Monday, September 8, 2008

Monday Province Column


Keep the candidates on their toes with tough questions on learning

David Berner The Province
Monday, September 08, 2008

The kids are back in school.

And elections -- municipal, provincial and federal -- are on the horizon.

A perfect time, then, to reflect on what learning really means in our lives, and what those who seek your vote will really do about education.
There is no purpose in life higher than learning. Wealth, fame, sex, food, and other pleasures are all transitory. The only thing we can still be doing until our last breath is learning. To contribute in any way to the opportunities for young men and women to learn is an honour and a core duty.

As the various political contests heat up, ask the candidates pointed questions about the specifics of their commitments to learning. Here are four good sample questions to get you started:

One. Utilizing dead quiet buildings for everyone's benefit is fiscally-responsible. Will we open school buildings during evenings and on weekends for yoga classes, language labs and the like?

Premier Gordon Campbell said recently that he would like to see schools turned into neighbourhood centres of learning, for people of all ages to use, all year round. "Maybe the best thing is to make schools the centre for the community again," said Campbell. "They are actually centres of learning for everyone."

To this end, the $30-million Neighbourhoods of Learning pilot project will see three Vancouver schools accommodate additional services. Queen Mary Elementary, General Gordon Elementary and Lord Strathcona will be renovated to include new learning opportunities.

That's wonderful, but do we really need all that money spent and only three schools to benefit? How about making hundreds of schools across the province available to their neighbourhoods for those bake sales and clarinet classes?

Two. Drug Prevention. Every school corridor in the land is a drug mart. If you don't know this, you don't know your own kids. Ten minutes a week on drug prevention is better than nothing.

Will we invest in counsellors or recovering addicts to add some real girth to drug prevention? Or, are we going to continue to say nothing about this epidemic?

Three. Obesity. Education Minister Shirley Bond has declared that at least 30 minutes-a-day exercise is now mandatory in B.C. schools. But has she backed it up with a budget? Where are the phys-ed teachers or playground supervisors? Do math and history teachers still "volunteer" for these duties?
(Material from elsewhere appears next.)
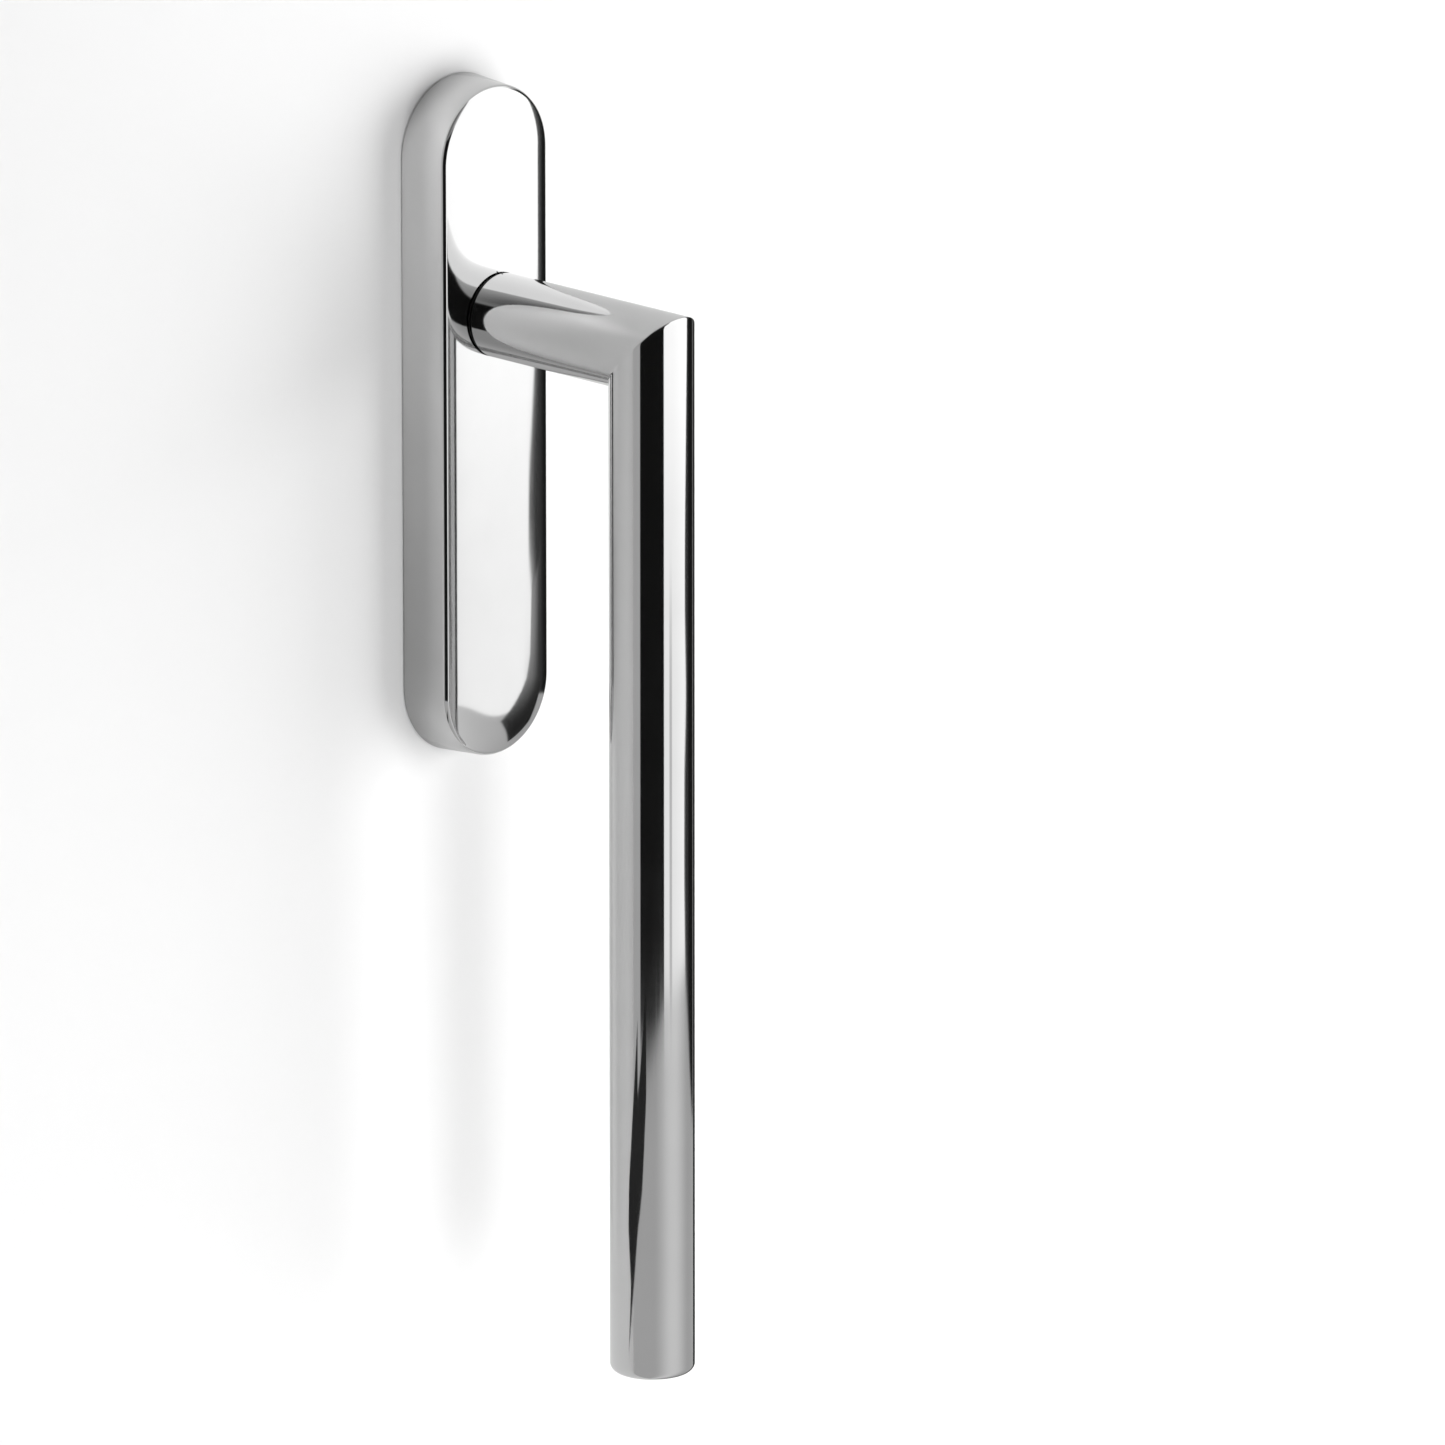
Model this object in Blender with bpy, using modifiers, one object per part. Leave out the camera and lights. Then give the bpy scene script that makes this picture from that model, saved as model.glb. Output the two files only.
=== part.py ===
"""Lift-and-slide door handle: a round bar grip on a mitred neck, turning in a tall
crowned cover plate.

World frame: the door face is the plane y = 0, the handle stands out of it towards -Y,
+X is to the right and +Z is up. The origin is where the spindle axis meets the door face.

The pieces are modelled in the "door_face" and "lever_axis" empties' own frame, which
lies on the door: x to the right, y up, z out of the door. Lengths there are in
millimetres times MM.
"""
import bpy
import bmesh
from math import cos, pi, radians, sin, tan
from mathutils import Matrix, Vector

MM = 0.001
GAP = 0.3                    # clearance left between neighbouring pieces

# Cover plate (an obround: two half circles joined by straight sides)
TOP_CENTRE = 37.5            # centre of the upper half circle, above the spindle axis
BOTTOM_CENTRE = -89.6        # centre of the lower half circle
COVER_RADIUS = 17.9          # half width at the door
COVER_FRONT_RADIUS = 17.0    # half width where the drafted side wall ends
WALL_TOP = 12.2              # height where the side wall runs into the rounded edge
RIM_HEIGHT = 13.25           # height of the face at its border
CROWN = 1.35                 # how much the middle of the face stands above its border
CROWN_POWER = 3.7            # how fast the crown falls away towards the border
EDGE_ROUND = 1.4
COVER_WALL = 1.5
COVER_INNER_TOP = 12.4
COVER_FOOT = 0.3             # the cover's rear rim stays this far off the door
NECK_HOLE_RADIUS = 9.5
CROWN_RADII = (14.4, 12.8, 10.8, 8.2, 4.5, 0.6)   # outlines that the crowned face is built on
TONGUE_REAR = 7.9            # tip of the tongues that the clips grip
NECK_RING_RADIUS = 9.6

# Lever
TUBE_RADIUS = 10.0
TUBE_WALL = 1.5
NECK_START = 15.6            # rear end of the neck tube
GRIP_AXIS = 64.3             # grip axis, out from the door face
GRIP_BOTTOM = -246.3
GRIP_END_ROUND = 2.0
END_CAP_HEIGHT = 4.4
END_CAP_SPIGOT = 14.0
NECK_CHAMFER = 0.3

# Base plate and what it holds
GASKET_THICKNESS = 1.0
BASE_RADIUS = 15.0
BASE_REAR = 1.3
BASE_FLOOR = 6.3
BASE_CHAMFER = 0.5
BOSS_RADIUS = 14.4
BOSS_TOP = 10.6
KEEPER_REAR = 10.9
KEEPER_FRONT = 11.9
KEEPER_RADIUS = 14.8
SCREW_PITCH = 80.0           # spacing of the two fixing screws
UPPER_SCREW = 21.5
FIXING_SCREWS = {"upper": UPPER_SCREW, "lower": UPPER_SCREW - SCREW_PITCH}
SLEEVE_RADIUS = 5.0
SLEEVE_REACH = -9.0          # the locating sleeves' end, behind the door face
M6_RADIUS = 3.0
M6_HEAD_RADIUS = 5.6
M6_HEAD_TOP = 6.1
M6_HEAD_HEIGHT = 2.6
M6_END = -32.0
KEEPER_SCREW_PLACE = 12.6
KEEPER_SCREW_RADIUS = 1.0
KEEPER_SCREW_HEAD = 1.5
KEEPER_SCREW_END = 7.2
CLIP_PLACES = {"upper": 44.0, "lower": -84.0}
GASKET_HUB_HOLE = 11.0
BUSH_RADIUS = 9.4
BUSH_FLANGE_RADIUS = 10.3
BUSH_FLANGE_REAR = 3.5
BUSH_FLANGE_FRONT = 4.0
WASHER_REAR = 2.8
WASHER_FRONT = 3.3
CLIP_GAUGE = 0.5
CLIP_LENGTH = 7.0

# Hub, spindle and detent
HUB_RADIUS = 8.2
HUB_REAR = 1.2
HUB_FRONT = 30.0
SPINDLE_SIDE = 10.0
SPINDLE_GAP = 0.15
SPINDLE_REAR = -40.0
SPINDLE_FRONT = 24.0
SET_SCREW_PLACE = 20.5
SET_SCREW_RADIUS = 2.2
RETAINER_REAR = 1.6
RETAINER_FRONT = 2.5
RETAINER_RADIUS = 10.2
GROOVE_RADIUS = 7.6
CAM_RADIUS = 10.6
CAM_FLAT = 9.6
CAM_REAR = 6.6
CAM_FRONT = 10.3
SPRING_HALF_LENGTH = 7.4
SPRING_THICKNESS = 0.5
SPRING_BOW = 0.8
SPRING_SLOT = 11.4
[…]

Four. Even with the availability of Google and Wikipedia, school libraries are essential. But we are closing and starving these sanctuaries too often in B.C. The heft and smell of a good book in the hands of a student leaning over a wooden table are treasures not to be lost. "School librarian" used to be an honourable title. Is it still?

So challenge the political wannabes for the sake of your children, for the sake of the future.

david@davidberner.com

1 comment:

Anonymous said...

David: You ask why $30 million for only three schools. Bang on!

Maybe we'd better look to see where the schools are, what the connections are, and whether more municipal/provincial votes are needed in those three communities.

You also query the wisdom of Shirley Bond's announcement in the face of a lack of funds to back it up. Again, you are bang on.

Memo to Mr. Campbell: Perhaps a few minutes of actual planning might have suggested to you that there was a better place to put our 30 million tax dollars?

You don't need $30 million, to get a few school principals' heads together to find expanded uses for our schools. In fact, they've probably been suggesting ideas to the Ministry of Education for years. Like being allowed to use half-empty schools to provide functional space for desperately-needed daycares - in the most logical place for them, instead of attracting unwanted traffic and noise into residential areas.

WILL SOMEONE PLEASE TAKE THE NAPKINS AWAY FROM THAT MAN?!

Liz J.

PS: If so many parents are having to line up - sometimes overnight - in order to sign-up their kids in too-few daycare spaces...why are we closing schools for lack of enrolment? Are all those families going to leave the province before Grade One? Or will we be back into portables five years from now? Just asking.